-------- Source data
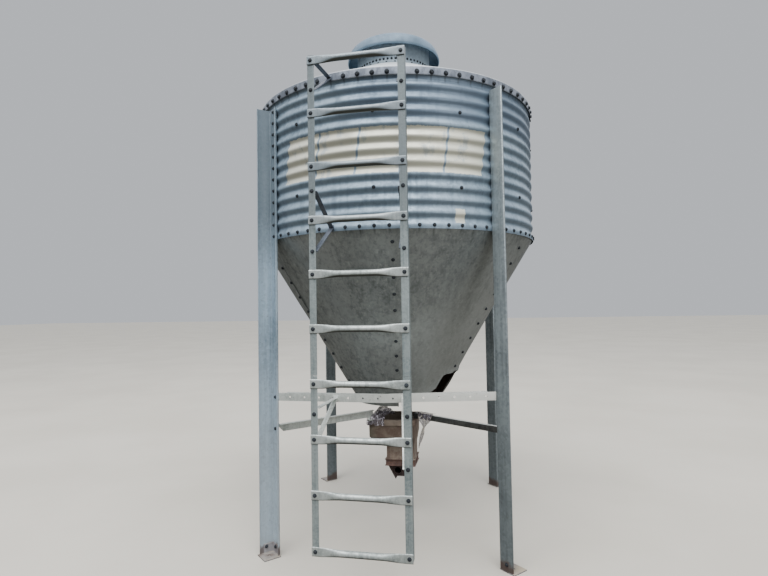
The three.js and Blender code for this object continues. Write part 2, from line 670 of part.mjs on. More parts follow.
function buildBoot() {
  const t = BOOT_THICKNESS;
  const rows = (inset) => squareRows([
    [BOOT_RIM_TOP - 2, BOOT_BODY_HALF + 2 - inset, RIM], [BOOT_SHOULDER_Z, BOOT_BODY_HALF - inset, RIM],
    [BOOT_NECK_Z, BOOT_NECK_HALF - inset, NECK], [BOOT_SPLIT_Z, BOOT_NECK_HALF - inset, NECK],
  ]);
  const body = toSolid(sheetMetal(rows(0), rows(t), true))
    .add(squareRing(BOOT_RIM_HALF, BOOT_RIM_INNER, BOOT_RIM_TOP - t, BOOT_RIM_TOP, RIM))
    .add(squareRing(BOOT_RIM_HALF, BOOT_RIM_HALF - t, BOOT_RIM_BOTTOM, BOOT_RIM_TOP, RIM))
    .add(squareRing(BOOT_FLANGE_HALF, BOOT_NECK_HALF - t, BOOT_SPLIT_Z, BOOT_SPLIT_Z + t, NECK));
  put(tank, 'boot_hopper', fromSolid(body), RUSTY_STEEL);
}

// The trough's outline across, from a height down to the tips of its leaning sides
function troughSide(from, to, shift) {
  const lean = (TROUGH_TOP_HALF - TROUGH_TIP_HALF) / (TROUGH_LEDGE_Z - TROUGH_TIP_Z);
  const half = (z) => TROUGH_TIP_HALF + (z - TROUGH_TIP_Z) * lean - shift;
  return [[half(from), from], [-half(from), from], [-half(to), to], [half(to), to]];
}

function alongY(outline, y0, y1) {
  return angleBar(outline, y1 - y0).rotateX(Math.PI / 2).translate(BOOT_NECK_X, y1, 0);
}

function buildTrough() {
  const t = BOOT_THICKNESS;
  const end = BOOT_NECK_HALF;
  const lean = t / Math.cos(Math.atan((TROUGH_TOP_HALF - TROUGH_TIP_HALF) / (TROUGH_LEDGE_Z - TROUGH_TIP_Z)));
  const top = BOOT_SPLIT_Z - GAP;
  const plateY = -end + SPOUT_SET_BACK;
  const spout = (r, y0, y1) => new THREE.CylinderGeometry(r, r, y1 - y0, 24)
    .translate(SPOUT_X, (y0 + y1) / 2, SPOUT_Z);
  const shell = toSolid(alongY(troughSide(TROUGH_LEDGE_Z + 1, TROUGH_TIP_Z, 0), -end, end))
    .subtract(toSolid(alongY(troughSide(TROUGH_LEDGE_Z + 9, TROUGH_FLOOR_Z + t, lean), -end - 1, end - t)))
    .subtract(toSolid(alongY(troughSide(TROUGH_FLOOR_Z, TROUGH_TIP_Z - 9, lean), -end - 1, end + 1)));
  const plate = toSolid(alongY(troughSide(TROUGH_LEDGE_Z + 1, TROUGH_FLOOR_Z + 1, 1), plateY, plateY + t))
    .add(toSolid(spout(SPOUT_R, plateY - 9, plateY + 20)))
    .subtract(toSolid(spout(SPOUT_R - t, plateY - 20, plateY + 40)));
  const ledge = toSolid(squareBox(TROUGH_LEDGE_HALF, TROUGH_LEDGE_Z, TROUGH_LEDGE_Z + t, NECK))
    .subtract(toSolid(box(
      BOOT_NECK_X - TROUGH_TOP_HALF + lean, BOOT_NECK_X + TROUGH_TOP_HALF - lean,
      plateY + t, end - t, TROUGH_LEDGE_Z - 9, TROUGH_LEDGE_Z + 9,
    )));
  const whole = shell.add(plate).add(ledge)
    .add(squareRing(TROUGH_BOX_HALF, TROUGH_BOX_HALF - t, TROUGH_LEDGE_Z + 1, top, NECK))
    .add(squareRing(BOOT_FLANGE_HALF, BOOT_NECK_HALF - t, top - t, top, NECK));
  put(tank, 'boot_trough', fromSolid(whole), RUSTY_STEEL);
}

buildWall();
buildHopper();
buildRoof();
buildCollar();
buildLid();
buildHinge();
buildLegs();
buildRail(-1, 'ladder_rail_left');
buildRail(1, 'ladder_rail_right');
for (let number = 1; number <= RUNGS; number++) buildRung(number);
buildBrace();
buildBrackets();
buildStraps();
buildBoot();
buildTrough();

export default silo;
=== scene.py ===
# %% [markdown]
# # A farm feed silo
#
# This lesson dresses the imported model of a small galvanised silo: a corrugated ring on four
# angle legs, with a cone roof, a torn cone hopper, a bolted ladder and a rusty boot.
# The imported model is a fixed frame. Every piece here is modelled to lie where the frame says,
# rides on one of its bodies, and stands for the plainer solid below it.

# %% Load the frame and measure it
import math
import random
from contextlib import contextmanager

import bmesh
import bpy
from mathutils import Matrix, Vector, noise


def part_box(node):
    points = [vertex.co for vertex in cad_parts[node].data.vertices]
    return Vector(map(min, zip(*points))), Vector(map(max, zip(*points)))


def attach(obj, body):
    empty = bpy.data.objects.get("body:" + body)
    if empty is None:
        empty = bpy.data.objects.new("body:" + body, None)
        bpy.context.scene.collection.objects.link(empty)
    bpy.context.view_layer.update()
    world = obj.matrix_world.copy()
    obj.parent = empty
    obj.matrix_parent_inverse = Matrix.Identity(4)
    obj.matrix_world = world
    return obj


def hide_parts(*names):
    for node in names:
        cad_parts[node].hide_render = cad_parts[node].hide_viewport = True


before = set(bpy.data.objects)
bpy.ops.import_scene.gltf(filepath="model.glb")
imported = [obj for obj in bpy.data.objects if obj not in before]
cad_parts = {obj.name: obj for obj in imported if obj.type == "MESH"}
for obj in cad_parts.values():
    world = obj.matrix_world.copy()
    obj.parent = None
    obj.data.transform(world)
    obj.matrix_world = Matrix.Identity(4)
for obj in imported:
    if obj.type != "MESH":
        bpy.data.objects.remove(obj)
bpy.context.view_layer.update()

collar_low, collar_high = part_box("fill_collar")
wall_low, wall_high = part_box("wall_sheet_front")
roof_low, roof_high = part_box("roof_panel_front")
hopper_low, hopper_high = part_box("hopper_panel_left")
AXIS = Vector((0.0, (collar_low.y + collar_high.y) / 2, 0.0))  # the tank's upright axis
JOINT_Z = wall_low.z + 0.019  # the ring of bolts between wall and hopper
PITCH = 0.06773  # one corrugation
WAVES = 12
EAVE_Z = JOINT_Z + WAVES * PITCH  # the ring of bolts between wall and roof
CREST_R = 0.912
FIRST_BOLT, BOLT_STEP = 2.5, 5.0  # azimuths of the ring bolts, in degrees
SEAM_AZIMUTH = 7.5  # the hopper seam beside the ladder
print("axis", tuple(AXIS), "joint", round(JOINT_Z, 4), "eave", round(EAVE_Z, 4))

# %% [markdown]
# ## The camera
#
# The photograph was taken by hand at eye height, and close, with a wide lens that makes the
# tank loom over the legs. The camera comes first, so that every later piece can be checked in
# its view. It was worked out from the ring bolts, the corrugations and the rungs.

# %% Make the camera
EYE = Vector((0.6162, AXIS.y - 3.5677, 1.4079))
YAW = math.radians(11.27)  # turned left of straight ahead
PITCH_UP = math.radians(2.19)
ROLL = math.radians(-0.93)
FOCAL_PIXELS = 522.92
IMAGE_WIDTH = 768
SENSOR_WIDTH = 36.0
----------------
*Work required:*
From the listing above, reproduce all the lines exactly.

*Answer to this exercise:*
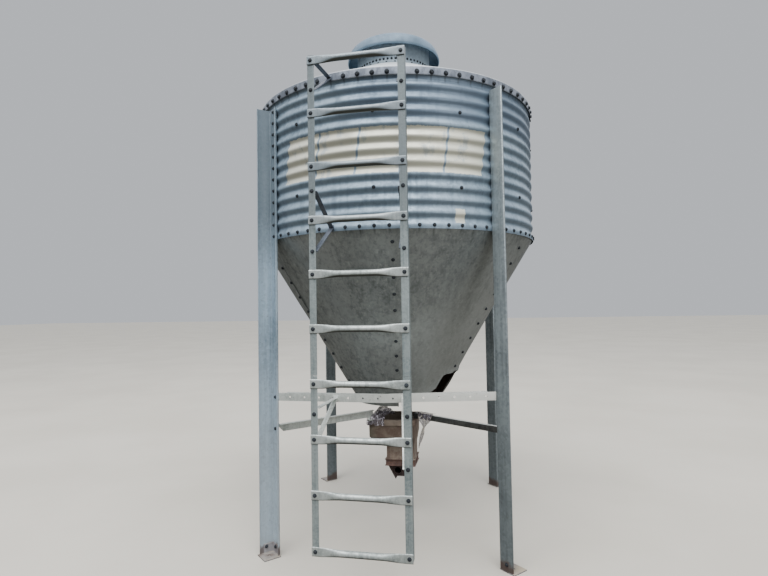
The three.js and Blender code for this object continues. Write part 2, from line 670 of part.mjs on. More parts follow.
function buildBoot() {
  const t = BOOT_THICKNESS;
  const rows = (inset) => squareRows([
    [BOOT_RIM_TOP - 2, BOOT_BODY_HALF + 2 - inset, RIM], [BOOT_SHOULDER_Z, BOOT_BODY_HALF - inset, RIM],
    [BOOT_NECK_Z, BOOT_NECK_HALF - inset, NECK], [BOOT_SPLIT_Z, BOOT_NECK_HALF - inset, NECK],
  ]);
  const body = toSolid(sheetMetal(rows(0), rows(t), true))
    .add(squareRing(BOOT_RIM_HALF, BOOT_RIM_INNER, BOOT_RIM_TOP - t, BOOT_RIM_TOP, RIM))
    .add(squareRing(BOOT_RIM_HALF, BOOT_RIM_HALF - t, BOOT_RIM_BOTTOM, BOOT_RIM_TOP, RIM))
    .add(squareRing(BOOT_FLANGE_HALF, BOOT_NECK_HALF - t, BOOT_SPLIT_Z, BOOT_SPLIT_Z + t, NECK));
  put(tank, 'boot_hopper', fromSolid(body), RUSTY_STEEL);
}

// The trough's outline across, from a height down to the tips of its leaning sides
function troughSide(from, to, shift) {
  const lean = (TROUGH_TOP_HALF - TROUGH_TIP_HALF) / (TROUGH_LEDGE_Z - TROUGH_TIP_Z);
  const half = (z) => TROUGH_TIP_HALF + (z - TROUGH_TIP_Z) * lean - shift;
  return [[half(from), from], [-half(from), from], [-half(to), to], [half(to), to]];
}

function alongY(outline, y0, y1) {
  return angleBar(outline, y1 - y0).rotateX(Math.PI / 2).translate(BOOT_NECK_X, y1, 0);
}

function buildTrough() {
  const t = BOOT_THICKNESS;
  const end = BOOT_NECK_HALF;
  const lean = t / Math.cos(Math.atan((TROUGH_TOP_HALF - TROUGH_TIP_HALF) / (TROUGH_LEDGE_Z - TROUGH_TIP_Z)));
  const top = BOOT_SPLIT_Z - GAP;
  const plateY = -end + SPOUT_SET_BACK;
  const spout = (r, y0, y1) => new THREE.CylinderGeometry(r, r, y1 - y0, 24)
    .translate(SPOUT_X, (y0 + y1) / 2, SPOUT_Z);
  const shell = toSolid(alongY(troughSide(TROUGH_LEDGE_Z + 1, TROUGH_TIP_Z, 0), -end, end))
    .subtract(toSolid(alongY(troughSide(TROUGH_LEDGE_Z + 9, TROUGH_FLOOR_Z + t, lean), -end - 1, end - t)))
    .subtract(toSolid(alongY(troughSide(TROUGH_FLOOR_Z, TROUGH_TIP_Z - 9, lean), -end - 1, end + 1)));
  const plate = toSolid(alongY(troughSide(TROUGH_LEDGE_Z + 1, TROUGH_FLOOR_Z + 1, 1), plateY, plateY + t))
    .add(toSolid(spout(SPOUT_R, plateY - 9, plateY + 20)))
    .subtract(toSolid(spout(SPOUT_R - t, plateY - 20, plateY + 40)));
  const ledge = toSolid(squareBox(TROUGH_LEDGE_HALF, TROUGH_LEDGE_Z, TROUGH_LEDGE_Z + t, NECK))
    .subtract(toSolid(box(
      BOOT_NECK_X - TROUGH_TOP_HALF + lean, BOOT_NECK_X + TROUGH_TOP_HALF - lean,
      plateY + t, end - t, TROUGH_LEDGE_Z - 9, TROUGH_LEDGE_Z + 9,
    )));
  const whole = shell.add(plate).add(ledge)
    .add(squareRing(TROUGH_BOX_HALF, TROUGH_BOX_HALF - t, TROUGH_LEDGE_Z + 1, top, NECK))
    .add(squareRing(BOOT_FLANGE_HALF, BOOT_NECK_HALF - t, top - t, top, NECK));
  put(tank, 'boot_trough', fromSolid(whole), RUSTY_STEEL);
}

buildWall();
buildHopper();
buildRoof();
buildCollar();
buildLid();
buildHinge();
buildLegs();
buildRail(-1, 'ladder_rail_left');
buildRail(1, 'ladder_rail_right');
for (let number = 1; number <= RUNGS; number++) buildRung(number);
buildBrace();
buildBrackets();
buildStraps();
buildBoot();
buildTrough();

export default silo;
=== scene.py ===
# %% [markdown]
# # A farm feed silo
#
# This lesson dresses the imported model of a small galvanised silo: a corrugated ring on four
# angle legs, with a cone roof, a torn cone hopper, a bolted ladder and a rusty boot.
# The imported model is a fixed frame. Every piece here is modelled to lie where the frame says,
# rides on one of its bodies, and stands for the plainer solid below it.

# %% Load the frame and measure it
import math
import random
from contextlib import contextmanager

import bmesh
import bpy
from mathutils import Matrix, Vector, noise


def part_box(node):
    points = [vertex.co for vertex in cad_parts[node].data.vertices]
    return Vector(map(min, zip(*points))), Vector(map(max, zip(*points)))


def attach(obj, body):
    empty = bpy.data.objects.get("body:" + body)
    if empty is None:
        empty = bpy.data.objects.new("body:" + body, None)
        bpy.context.scene.collection.objects.link(empty)
    bpy.context.view_layer.update()
    world = obj.matrix_world.copy()
    obj.parent = empty
    obj.matrix_parent_inverse = Matrix.Identity(4)
    obj.matrix_world = world
    return obj


def hide_parts(*names):
    for node in names:
        cad_parts[node].hide_render = cad_parts[node].hide_viewport = True


before = set(bpy.data.objects)
bpy.ops.import_scene.gltf(filepath="model.glb")
imported = [obj for obj in bpy.data.objects if obj not in before]
cad_parts = {obj.name: obj for obj in imported if obj.type == "MESH"}
for obj in cad_parts.values():
    world = obj.matrix_world.copy()
    obj.parent = None
    obj.data.transform(world)
    obj.matrix_world = Matrix.Identity(4)
for obj in imported:
    if obj.type != "MESH":
        bpy.data.objects.remove(obj)
bpy.context.view_layer.update()

collar_low, collar_high = part_box("fill_collar")
wall_low, wall_high = part_box("wall_sheet_front")
roof_low, roof_high = part_box("roof_panel_front")
hopper_low, hopper_high = part_box("hopper_panel_left")
AXIS = Vector((0.0, (collar_low.y + collar_high.y) / 2, 0.0))  # the tank's upright axis
JOINT_Z = wall_low.z + 0.019  # the ring of bolts between wall and hopper
PITCH = 0.06773  # one corrugation
WAVES = 12
EAVE_Z = JOINT_Z + WAVES * PITCH  # the ring of bolts between wall and roof
CREST_R = 0.912
FIRST_BOLT, BOLT_STEP = 2.5, 5.0  # azimuths of the ring bolts, in degrees
SEAM_AZIMUTH = 7.5  # the hopper seam beside the ladder
print("axis", tuple(AXIS), "joint", round(JOINT_Z, 4), "eave", round(EAVE_Z, 4))

# %% [markdown]
# ## The camera
#
# The photograph was taken by hand at eye height, and close, with a wide lens that makes the
# tank loom over the legs. The camera comes first, so that every later piece can be checked in
# its view. It was worked out from the ring bolts, the corrugations and the rungs.

# %% Make the camera
EYE = Vector((0.6162, AXIS.y - 3.5677, 1.4079))
YAW = math.radians(11.27)  # turned left of straight ahead
PITCH_UP = math.radians(2.19)
ROLL = math.radians(-0.93)
FOCAL_PIXELS = 522.92
IMAGE_WIDTH = 768
SENSOR_WIDTH = 36.0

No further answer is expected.